The MSCI Asia Pacific Index gained 1 per cent by 10.52am in Tokyo, set for a second weekly advance. Japan’s Topix Index climbed 1.4 per cent, on track for the first weekly gain since the start of 2014. Standard & Poor’s 500 Index futures added 0.1 per cent after the gauge climbed 0.6 per cent in New York. The Bloomberg Dollar Spot Index climbed a third day. The yuan fell 0.4 per cent in Hong Kong, while the ringgit appreciated 0.2 per cent against the greenback. Gold retreated 0.2 per cent.
G-20 finance ministers in Sydney this weekend are meeting to coordinate policies aimed at minimising volatility in money flows as the US Federal Reserve unwinds record stimulus, officials briefed on the matter said. Housing reports are due today in the US while the UK posts January retail sales data after mixed manufacturing reports yesterday saw equities tumble in Asia and Europe.
“The market will be supported if the G-20 meeting takes into account risks in developing nations,” said Isao Kubo, a Tokyo-based equity strategist at Nissay Asset Management Corp, which oversees about ¥6 trillion (US$59 billion.) “Plus, developing nations’ currencies have stopped falling, easing concern. Investors are holding their judgment on bad US data because they can be temporary. The US manufacturing report showed that the economy isn’t all bad.”
Japan’s Topix index has climbed 2.4 per cent this week, also poised for its first weekly advance since January. Australia’s S&P/ASX 200 Index added 0.6 per cent.
Hong Kong’s Hang Seng Index increased 0.5 per cent and the Shanghai Composite Index retreated 0.8 per cent.
Kospi Index in Seoul rose 1 per cent, set for its steepest daily gain since Jan. 29. The MSCI Asia Pacific gauge is up 1.3 per cent this week.
Dollar rally
“There’s a nice platform for equity markets,” George Boubouras, who helps oversee US$30 billion as chief investment officer at Equity Trustees Ltd in Melbourne, said by phone. “You’ve got more synchronised growth. US growth is improving but there will still be on-going monetary policy support.”
The greenback headed for its biggest weekly advance this year against the yen as the Fed’s January-meeting minutes released this week signalled policy makers supported a continued decrease in bond purchases.
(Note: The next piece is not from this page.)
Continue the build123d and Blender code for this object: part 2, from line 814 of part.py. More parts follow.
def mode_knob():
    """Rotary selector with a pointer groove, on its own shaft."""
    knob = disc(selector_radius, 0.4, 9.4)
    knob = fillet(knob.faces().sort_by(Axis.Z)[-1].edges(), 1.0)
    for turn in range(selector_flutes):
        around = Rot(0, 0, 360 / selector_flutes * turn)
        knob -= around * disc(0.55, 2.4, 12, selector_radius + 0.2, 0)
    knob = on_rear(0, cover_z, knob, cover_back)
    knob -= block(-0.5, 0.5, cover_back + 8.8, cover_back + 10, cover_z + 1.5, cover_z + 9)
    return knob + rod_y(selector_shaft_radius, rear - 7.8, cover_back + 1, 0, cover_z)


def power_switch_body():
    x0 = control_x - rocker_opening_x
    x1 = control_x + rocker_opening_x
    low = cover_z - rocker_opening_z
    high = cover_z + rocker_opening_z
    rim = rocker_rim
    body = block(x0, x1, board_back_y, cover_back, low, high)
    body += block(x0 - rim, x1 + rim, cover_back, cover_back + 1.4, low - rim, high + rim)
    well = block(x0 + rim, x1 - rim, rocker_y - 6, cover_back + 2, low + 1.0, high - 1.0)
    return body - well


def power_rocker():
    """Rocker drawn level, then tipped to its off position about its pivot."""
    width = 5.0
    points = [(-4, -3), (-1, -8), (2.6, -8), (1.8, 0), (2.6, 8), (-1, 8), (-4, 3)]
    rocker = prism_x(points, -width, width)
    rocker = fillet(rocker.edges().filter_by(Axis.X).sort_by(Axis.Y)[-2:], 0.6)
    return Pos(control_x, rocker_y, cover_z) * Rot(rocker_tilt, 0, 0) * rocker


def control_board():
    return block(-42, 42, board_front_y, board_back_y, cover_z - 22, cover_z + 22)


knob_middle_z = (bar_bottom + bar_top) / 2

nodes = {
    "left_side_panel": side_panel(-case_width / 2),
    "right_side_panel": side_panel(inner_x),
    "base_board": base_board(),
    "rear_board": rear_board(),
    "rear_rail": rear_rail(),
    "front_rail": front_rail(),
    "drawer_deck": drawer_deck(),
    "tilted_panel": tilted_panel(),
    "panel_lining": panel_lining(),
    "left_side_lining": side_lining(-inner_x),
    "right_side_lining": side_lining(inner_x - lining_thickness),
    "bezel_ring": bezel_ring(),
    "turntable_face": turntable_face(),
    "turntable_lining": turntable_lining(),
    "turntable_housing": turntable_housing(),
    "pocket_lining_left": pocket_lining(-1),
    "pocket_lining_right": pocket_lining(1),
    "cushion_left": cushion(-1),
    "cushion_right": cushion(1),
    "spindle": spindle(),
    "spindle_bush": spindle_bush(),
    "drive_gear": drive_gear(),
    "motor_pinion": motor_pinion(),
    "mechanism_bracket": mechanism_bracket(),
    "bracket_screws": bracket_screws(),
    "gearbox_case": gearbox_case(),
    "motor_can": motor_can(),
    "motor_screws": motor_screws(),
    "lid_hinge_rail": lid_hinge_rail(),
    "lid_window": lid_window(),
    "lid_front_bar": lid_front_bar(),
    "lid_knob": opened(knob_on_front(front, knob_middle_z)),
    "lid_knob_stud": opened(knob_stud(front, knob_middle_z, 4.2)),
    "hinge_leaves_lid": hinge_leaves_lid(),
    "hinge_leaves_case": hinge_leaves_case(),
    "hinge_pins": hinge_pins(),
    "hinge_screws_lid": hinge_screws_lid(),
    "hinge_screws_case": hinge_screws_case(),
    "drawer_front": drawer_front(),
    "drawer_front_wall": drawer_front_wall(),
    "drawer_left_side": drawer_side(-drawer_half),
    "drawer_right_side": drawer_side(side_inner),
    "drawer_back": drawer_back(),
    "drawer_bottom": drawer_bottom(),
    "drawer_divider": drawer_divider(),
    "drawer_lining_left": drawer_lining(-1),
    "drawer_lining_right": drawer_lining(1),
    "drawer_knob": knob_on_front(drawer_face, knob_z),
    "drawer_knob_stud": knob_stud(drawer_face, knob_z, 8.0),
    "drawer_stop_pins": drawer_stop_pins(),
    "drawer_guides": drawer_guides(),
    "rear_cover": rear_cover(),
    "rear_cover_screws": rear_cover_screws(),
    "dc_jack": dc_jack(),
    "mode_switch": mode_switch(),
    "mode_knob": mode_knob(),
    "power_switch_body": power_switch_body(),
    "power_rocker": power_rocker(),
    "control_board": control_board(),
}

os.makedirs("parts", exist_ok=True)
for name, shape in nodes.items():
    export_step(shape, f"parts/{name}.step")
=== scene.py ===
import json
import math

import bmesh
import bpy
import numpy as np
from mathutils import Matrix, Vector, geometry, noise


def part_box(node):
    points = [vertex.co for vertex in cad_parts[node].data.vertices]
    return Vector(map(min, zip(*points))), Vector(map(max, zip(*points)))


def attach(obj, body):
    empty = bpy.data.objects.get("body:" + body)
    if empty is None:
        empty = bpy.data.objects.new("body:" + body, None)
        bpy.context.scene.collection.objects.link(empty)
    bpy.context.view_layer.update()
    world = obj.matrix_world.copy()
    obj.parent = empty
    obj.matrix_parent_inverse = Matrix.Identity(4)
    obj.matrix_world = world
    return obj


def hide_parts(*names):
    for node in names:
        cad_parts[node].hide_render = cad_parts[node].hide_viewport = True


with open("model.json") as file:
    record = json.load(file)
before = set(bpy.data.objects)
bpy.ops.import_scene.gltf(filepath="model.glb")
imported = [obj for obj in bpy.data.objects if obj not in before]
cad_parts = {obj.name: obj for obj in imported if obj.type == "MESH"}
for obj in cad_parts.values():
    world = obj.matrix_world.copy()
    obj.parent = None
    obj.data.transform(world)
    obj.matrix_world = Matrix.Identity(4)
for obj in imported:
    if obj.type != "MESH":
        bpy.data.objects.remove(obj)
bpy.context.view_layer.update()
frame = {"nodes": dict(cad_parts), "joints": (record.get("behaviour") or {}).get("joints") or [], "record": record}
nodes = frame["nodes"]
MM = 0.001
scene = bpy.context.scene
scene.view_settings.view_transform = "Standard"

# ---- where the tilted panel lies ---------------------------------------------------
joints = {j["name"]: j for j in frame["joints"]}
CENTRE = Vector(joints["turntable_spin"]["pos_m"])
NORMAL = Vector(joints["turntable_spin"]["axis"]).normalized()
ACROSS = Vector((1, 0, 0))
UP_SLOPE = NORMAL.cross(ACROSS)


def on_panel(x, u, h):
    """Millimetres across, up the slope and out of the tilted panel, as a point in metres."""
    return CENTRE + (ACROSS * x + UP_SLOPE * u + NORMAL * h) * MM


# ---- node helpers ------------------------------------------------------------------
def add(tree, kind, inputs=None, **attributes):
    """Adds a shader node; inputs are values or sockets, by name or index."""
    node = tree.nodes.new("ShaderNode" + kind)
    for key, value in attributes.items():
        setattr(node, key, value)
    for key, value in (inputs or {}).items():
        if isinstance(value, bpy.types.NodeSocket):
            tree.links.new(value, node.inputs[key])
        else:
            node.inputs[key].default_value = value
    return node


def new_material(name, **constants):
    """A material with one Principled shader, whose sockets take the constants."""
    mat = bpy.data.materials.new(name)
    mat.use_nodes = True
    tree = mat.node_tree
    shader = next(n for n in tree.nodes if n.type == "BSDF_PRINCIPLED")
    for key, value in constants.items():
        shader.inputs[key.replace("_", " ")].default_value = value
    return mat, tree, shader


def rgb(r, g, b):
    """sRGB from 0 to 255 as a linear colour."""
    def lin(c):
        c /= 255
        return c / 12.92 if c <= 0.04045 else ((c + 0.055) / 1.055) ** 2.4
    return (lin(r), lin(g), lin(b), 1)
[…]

Mixed economic reports in recent weeks saw the Bloomberg ECO US Surprise Index, which measures how much recent data has beaten or missed economists’ estimates, fall to minus 0.423 yesterday, the lowest level since September 2011.
G-20 outlook
The Fed Minutes showed policy makers remain intent on reducing stimulatory bond purchases in the absence of any “appreciable change” in the US economic outlook.
The global finance chiefs will use the talks in Sydney to recommend monetary policy is carefully calibrated and clearly communicated. The run-up to the meeting has been marked by criticism from developing countries that the Fed hasn’t paid enough attention to the international fallout from its decision to taper bond buying.
Emerging-market stocks and currencies fell since the pullback was announced in December as investors turned more risk averse and punished economies with flaws such as large current- account deficits or political discord.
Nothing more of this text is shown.